USD - The dollar is heading into the weekend lower against all of its major counterparts as stocks and commodities stage a relief rally. The boost in confidence comes after the much-awaited nonfarm payrolls report registered far better than expected, with the economy adding 163k jobs in July. The number was better than forecasters had anticipated, and was much stronger than last month's addition of 64k jobs. Nevertheless, overall growth in the labor market continues to disappoint with the unemployment rate ticking higher to 8.3% from 8.2%. Despite the unexpected gains in the NFP report, the persistently high unemployment rate is enough to keep expectations of further Fed support alive. Elsewhere, ISM non-manufacturing - an index that measures the output of services making up nearly 90% of economy - unexpectedly improved to 52.6, versus the anticipated reading of 52.1. As such, financial markets are headed into the weekend net positive, which in turn is weighing on investor demand for the dollar's "safe-haven" status.
EUR - The euro rebounded from recent lows overnight after German policymakers signaled that they won't stand in the way of the ECB's bond purchase program. Economy Minister Roesler - whose Free Democratic Party warned the ECB to not overstep its mandate earlier this week - told reporters today that bond purchases are "within the independence and possibilities of the central bank." However, German politicians are now pushing for veto rights in the ECB. With Bundesbank President Weidmann the only ECB governing council member to vote against the immediate purchase of Italian and Spanish debt, outright veto power would only further entrench the divide amongst policymakers. Nevertheless, yields on Spanish and Italian debt are on the decline as investors still expect that the ECB will begin buying their bonds. Spanish and Italian leaders both appear cautiously optimistic and as Italian PM Monti put it, they are "maintaining a stance of 'constructive ambiguity' on European assistance."

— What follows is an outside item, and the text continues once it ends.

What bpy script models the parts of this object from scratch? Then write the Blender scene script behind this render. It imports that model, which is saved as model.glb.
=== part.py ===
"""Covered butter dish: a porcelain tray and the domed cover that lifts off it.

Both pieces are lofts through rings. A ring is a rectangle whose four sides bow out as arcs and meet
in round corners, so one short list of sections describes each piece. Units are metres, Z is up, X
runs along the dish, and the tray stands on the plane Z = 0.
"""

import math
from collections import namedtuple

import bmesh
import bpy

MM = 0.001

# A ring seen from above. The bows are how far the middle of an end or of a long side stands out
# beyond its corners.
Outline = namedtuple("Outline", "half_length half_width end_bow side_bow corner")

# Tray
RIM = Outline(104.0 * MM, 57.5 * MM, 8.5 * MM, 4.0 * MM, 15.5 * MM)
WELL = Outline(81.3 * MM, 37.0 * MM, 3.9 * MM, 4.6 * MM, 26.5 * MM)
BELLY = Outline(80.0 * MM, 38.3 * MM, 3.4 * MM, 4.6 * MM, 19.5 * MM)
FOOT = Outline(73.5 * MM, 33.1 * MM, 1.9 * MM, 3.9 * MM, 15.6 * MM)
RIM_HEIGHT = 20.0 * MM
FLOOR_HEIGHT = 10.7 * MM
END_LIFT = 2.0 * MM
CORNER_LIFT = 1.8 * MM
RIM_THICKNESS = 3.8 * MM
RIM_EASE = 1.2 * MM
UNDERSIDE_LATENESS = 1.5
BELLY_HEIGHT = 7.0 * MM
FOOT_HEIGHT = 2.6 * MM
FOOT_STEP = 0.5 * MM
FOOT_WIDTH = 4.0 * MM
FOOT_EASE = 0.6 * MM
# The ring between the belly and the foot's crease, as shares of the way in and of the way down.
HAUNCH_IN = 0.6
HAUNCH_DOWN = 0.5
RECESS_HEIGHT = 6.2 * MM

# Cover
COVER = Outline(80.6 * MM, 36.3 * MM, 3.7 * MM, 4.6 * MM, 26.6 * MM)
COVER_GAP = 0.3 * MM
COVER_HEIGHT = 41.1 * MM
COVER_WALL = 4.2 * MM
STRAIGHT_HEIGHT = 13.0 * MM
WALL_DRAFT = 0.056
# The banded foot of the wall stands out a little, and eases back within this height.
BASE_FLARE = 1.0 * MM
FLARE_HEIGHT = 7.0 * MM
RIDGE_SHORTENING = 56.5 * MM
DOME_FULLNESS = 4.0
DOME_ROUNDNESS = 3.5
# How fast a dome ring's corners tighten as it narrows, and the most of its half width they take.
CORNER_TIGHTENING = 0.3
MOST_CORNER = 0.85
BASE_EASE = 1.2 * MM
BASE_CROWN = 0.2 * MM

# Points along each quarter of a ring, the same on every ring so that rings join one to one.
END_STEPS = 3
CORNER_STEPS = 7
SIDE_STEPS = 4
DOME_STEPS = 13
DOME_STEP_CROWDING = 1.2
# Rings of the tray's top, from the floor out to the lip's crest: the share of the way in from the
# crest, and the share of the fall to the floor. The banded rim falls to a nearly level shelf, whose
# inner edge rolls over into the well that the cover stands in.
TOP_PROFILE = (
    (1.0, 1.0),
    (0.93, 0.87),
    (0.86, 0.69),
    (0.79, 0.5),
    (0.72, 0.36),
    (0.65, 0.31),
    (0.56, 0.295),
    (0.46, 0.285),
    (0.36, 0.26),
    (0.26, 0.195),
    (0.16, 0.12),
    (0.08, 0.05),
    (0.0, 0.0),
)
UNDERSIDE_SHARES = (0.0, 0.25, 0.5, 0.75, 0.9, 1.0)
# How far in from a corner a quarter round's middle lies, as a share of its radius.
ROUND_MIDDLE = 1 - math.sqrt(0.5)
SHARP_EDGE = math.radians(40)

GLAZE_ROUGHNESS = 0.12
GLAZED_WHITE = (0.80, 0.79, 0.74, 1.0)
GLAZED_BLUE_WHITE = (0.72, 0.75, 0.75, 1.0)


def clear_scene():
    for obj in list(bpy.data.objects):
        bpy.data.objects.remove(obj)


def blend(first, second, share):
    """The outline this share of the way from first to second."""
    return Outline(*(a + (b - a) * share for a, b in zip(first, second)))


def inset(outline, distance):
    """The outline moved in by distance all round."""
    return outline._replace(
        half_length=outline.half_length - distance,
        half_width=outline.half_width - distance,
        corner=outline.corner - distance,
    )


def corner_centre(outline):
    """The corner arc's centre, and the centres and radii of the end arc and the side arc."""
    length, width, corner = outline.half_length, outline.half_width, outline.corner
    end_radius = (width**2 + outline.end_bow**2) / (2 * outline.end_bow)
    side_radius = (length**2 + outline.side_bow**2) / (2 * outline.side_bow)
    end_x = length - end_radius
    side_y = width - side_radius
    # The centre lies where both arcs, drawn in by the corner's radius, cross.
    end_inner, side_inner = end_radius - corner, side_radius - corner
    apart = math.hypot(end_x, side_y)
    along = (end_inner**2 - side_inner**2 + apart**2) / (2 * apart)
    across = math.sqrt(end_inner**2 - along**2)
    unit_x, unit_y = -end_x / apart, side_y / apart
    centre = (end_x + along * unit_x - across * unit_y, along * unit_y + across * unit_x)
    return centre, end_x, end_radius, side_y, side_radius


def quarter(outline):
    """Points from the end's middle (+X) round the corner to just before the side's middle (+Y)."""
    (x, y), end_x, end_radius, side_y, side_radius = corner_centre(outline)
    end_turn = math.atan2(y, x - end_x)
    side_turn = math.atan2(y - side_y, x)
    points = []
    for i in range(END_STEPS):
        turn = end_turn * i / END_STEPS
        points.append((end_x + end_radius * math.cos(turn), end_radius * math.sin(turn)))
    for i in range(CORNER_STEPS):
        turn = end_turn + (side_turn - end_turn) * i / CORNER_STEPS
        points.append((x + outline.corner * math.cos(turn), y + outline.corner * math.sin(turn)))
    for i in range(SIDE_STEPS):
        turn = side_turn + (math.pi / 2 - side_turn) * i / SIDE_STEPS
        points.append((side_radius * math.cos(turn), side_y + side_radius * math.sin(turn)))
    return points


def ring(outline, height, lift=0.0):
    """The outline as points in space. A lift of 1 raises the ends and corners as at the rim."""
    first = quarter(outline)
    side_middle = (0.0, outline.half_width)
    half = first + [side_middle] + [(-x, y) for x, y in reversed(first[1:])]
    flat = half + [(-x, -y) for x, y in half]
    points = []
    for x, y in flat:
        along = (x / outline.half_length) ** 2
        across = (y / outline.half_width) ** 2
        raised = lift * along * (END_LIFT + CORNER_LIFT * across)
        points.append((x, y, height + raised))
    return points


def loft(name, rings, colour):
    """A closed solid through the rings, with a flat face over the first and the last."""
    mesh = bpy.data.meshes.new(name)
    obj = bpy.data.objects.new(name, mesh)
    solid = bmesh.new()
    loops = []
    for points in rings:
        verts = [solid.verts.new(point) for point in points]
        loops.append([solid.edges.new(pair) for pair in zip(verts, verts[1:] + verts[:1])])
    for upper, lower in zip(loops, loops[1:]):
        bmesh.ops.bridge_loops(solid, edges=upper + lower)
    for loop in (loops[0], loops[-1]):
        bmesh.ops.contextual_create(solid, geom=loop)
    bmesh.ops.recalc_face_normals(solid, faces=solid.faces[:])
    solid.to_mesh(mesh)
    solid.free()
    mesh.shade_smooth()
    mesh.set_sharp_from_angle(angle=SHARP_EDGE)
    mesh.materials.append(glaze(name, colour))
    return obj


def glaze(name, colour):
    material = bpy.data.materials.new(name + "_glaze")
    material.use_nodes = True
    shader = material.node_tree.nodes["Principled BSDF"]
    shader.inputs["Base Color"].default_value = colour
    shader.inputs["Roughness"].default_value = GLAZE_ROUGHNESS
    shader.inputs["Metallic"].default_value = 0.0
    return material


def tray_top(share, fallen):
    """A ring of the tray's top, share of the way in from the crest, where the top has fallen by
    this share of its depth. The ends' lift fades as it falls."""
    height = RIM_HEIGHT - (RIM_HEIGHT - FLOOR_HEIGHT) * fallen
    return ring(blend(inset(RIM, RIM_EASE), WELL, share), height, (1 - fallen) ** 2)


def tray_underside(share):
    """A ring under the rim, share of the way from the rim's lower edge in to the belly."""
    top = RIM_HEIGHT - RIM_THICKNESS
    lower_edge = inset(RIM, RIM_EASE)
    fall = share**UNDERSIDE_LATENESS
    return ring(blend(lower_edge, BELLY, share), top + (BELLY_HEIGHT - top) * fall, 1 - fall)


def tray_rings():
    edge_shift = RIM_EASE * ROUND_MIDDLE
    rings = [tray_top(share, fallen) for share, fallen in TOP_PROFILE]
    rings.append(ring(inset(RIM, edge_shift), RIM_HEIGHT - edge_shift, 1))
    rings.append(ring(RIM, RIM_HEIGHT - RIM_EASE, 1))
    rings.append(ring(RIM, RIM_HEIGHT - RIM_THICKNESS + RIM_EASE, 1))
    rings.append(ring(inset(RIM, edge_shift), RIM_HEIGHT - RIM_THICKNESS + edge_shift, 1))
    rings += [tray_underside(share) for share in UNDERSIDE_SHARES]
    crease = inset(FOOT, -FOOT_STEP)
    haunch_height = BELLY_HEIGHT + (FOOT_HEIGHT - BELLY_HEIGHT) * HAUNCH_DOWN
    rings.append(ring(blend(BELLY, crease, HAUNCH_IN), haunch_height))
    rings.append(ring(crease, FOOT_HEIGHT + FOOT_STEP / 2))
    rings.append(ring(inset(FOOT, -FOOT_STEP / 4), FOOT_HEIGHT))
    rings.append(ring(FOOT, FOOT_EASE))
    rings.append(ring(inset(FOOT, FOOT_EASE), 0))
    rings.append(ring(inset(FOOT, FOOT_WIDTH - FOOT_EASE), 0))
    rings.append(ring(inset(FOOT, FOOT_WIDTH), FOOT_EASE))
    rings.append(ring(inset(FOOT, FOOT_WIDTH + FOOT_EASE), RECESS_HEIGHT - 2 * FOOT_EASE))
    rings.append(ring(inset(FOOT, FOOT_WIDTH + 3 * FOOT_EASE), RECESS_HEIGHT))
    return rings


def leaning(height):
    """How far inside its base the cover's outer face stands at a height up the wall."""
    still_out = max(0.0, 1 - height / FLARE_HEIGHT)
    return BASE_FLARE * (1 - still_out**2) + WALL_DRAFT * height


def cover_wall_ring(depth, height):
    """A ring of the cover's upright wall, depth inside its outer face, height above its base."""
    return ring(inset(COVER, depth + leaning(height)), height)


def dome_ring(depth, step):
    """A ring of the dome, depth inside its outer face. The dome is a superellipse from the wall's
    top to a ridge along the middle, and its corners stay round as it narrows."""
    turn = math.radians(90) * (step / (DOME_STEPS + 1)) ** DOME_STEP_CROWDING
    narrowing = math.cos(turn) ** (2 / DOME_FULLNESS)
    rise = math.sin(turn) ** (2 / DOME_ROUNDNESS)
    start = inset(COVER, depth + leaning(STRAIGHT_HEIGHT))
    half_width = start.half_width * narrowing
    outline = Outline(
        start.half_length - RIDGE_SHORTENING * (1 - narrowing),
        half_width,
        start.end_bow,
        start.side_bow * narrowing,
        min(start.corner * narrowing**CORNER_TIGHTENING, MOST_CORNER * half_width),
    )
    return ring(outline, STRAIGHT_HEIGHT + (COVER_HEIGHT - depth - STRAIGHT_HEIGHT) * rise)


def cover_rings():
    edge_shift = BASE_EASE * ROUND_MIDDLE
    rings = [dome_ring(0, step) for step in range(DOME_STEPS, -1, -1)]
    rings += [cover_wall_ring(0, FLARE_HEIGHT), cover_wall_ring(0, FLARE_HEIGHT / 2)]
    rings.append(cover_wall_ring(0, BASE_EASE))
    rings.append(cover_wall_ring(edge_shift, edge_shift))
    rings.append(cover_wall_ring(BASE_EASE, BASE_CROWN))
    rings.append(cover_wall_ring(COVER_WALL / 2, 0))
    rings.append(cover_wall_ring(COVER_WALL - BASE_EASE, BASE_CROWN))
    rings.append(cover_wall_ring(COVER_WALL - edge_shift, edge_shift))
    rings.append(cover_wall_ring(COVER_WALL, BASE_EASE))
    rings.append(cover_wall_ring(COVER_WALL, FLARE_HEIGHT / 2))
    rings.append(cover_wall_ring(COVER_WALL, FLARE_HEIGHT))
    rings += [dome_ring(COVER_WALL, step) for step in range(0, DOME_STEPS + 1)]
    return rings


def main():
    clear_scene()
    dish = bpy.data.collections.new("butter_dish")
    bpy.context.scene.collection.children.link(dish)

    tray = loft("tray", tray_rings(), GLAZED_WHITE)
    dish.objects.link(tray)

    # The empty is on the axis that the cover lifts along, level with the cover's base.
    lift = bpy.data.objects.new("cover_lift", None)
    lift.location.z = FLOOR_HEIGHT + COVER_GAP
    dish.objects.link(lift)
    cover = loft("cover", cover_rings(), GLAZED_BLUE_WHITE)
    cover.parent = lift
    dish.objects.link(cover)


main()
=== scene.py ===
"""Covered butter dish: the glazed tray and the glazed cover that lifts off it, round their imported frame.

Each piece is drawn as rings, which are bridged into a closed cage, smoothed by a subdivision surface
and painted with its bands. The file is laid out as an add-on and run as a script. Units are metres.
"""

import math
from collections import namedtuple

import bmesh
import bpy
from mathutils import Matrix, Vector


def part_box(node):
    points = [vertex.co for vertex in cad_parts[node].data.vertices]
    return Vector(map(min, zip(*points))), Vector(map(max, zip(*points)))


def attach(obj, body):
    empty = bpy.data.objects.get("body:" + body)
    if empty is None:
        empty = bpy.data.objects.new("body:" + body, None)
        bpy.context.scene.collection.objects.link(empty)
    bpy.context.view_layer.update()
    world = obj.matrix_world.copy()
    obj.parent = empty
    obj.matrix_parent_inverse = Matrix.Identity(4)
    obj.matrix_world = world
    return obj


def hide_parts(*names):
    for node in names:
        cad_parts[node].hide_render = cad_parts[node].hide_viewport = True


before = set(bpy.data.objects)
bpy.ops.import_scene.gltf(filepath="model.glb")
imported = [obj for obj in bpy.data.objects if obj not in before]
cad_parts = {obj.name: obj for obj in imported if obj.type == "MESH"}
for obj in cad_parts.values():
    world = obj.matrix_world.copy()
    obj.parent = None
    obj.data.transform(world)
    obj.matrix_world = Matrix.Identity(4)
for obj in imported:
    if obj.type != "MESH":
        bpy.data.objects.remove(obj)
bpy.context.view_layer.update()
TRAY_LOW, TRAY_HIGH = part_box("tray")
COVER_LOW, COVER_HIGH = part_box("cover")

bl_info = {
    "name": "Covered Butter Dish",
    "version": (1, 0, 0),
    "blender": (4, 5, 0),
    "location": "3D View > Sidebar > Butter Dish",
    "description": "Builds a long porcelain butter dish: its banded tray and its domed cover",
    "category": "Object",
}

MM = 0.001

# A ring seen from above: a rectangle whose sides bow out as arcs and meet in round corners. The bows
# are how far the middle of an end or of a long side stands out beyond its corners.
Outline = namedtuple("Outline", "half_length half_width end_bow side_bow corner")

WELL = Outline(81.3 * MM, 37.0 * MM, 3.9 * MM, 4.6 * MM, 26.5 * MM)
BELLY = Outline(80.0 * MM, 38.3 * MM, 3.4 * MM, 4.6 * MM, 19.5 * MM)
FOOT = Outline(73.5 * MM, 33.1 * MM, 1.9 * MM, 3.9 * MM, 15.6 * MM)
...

GBP - Sterling is mixed this morning, gaining against the dollar, but falling against the EUR. UK PMI Services unexpectedly fell to a reading of 51.0 from 51.3 last month, and short of the expected gain to 51.6. In light of deteriorating economic fundamentals, investors expect that British officials will lower their forecasts for British GDP and inflation for the second half of the year. As such, the outlook for the pound remains rather negative as investors expect the BoE to ease policies further before the end of the year.
JPY - The yen is lower against most of its major counterparts as the rally in global financial markets eases some of the demand for the yen's relative safety. Today's encouraging labor data out of the US is also providing support for the resurgence in risk appetite.
Commodity Currencies - The commodity linked currencies have staged an impressive rally overnight on the revival in risk appetite. Raw good prices are rebounding with oil breaking back above $90/bbl, gold rising to $1596/oz, and copper at $335/lb. The CAD is again testing parity with the USD, supported by the stronger price of oil and the encouraging labor market report out of the US. Similarly, the AUD and NZD both reached fresh multi-month highs against the USD, supported by the rebound in risk appetite. Gains in the AUD will, however, be limited ahead of next week's RBA meeting, with possible signals of further easing. However, the MXN and ZAR have been the two biggest winners overnight as investors seek their relatively high yields. The peso also found support after the US NFP report with the majority of Mexican exports headed into the US. Meanwhile, the ZAR was supported by the positive developments in Europe, the main destination for S. African exports.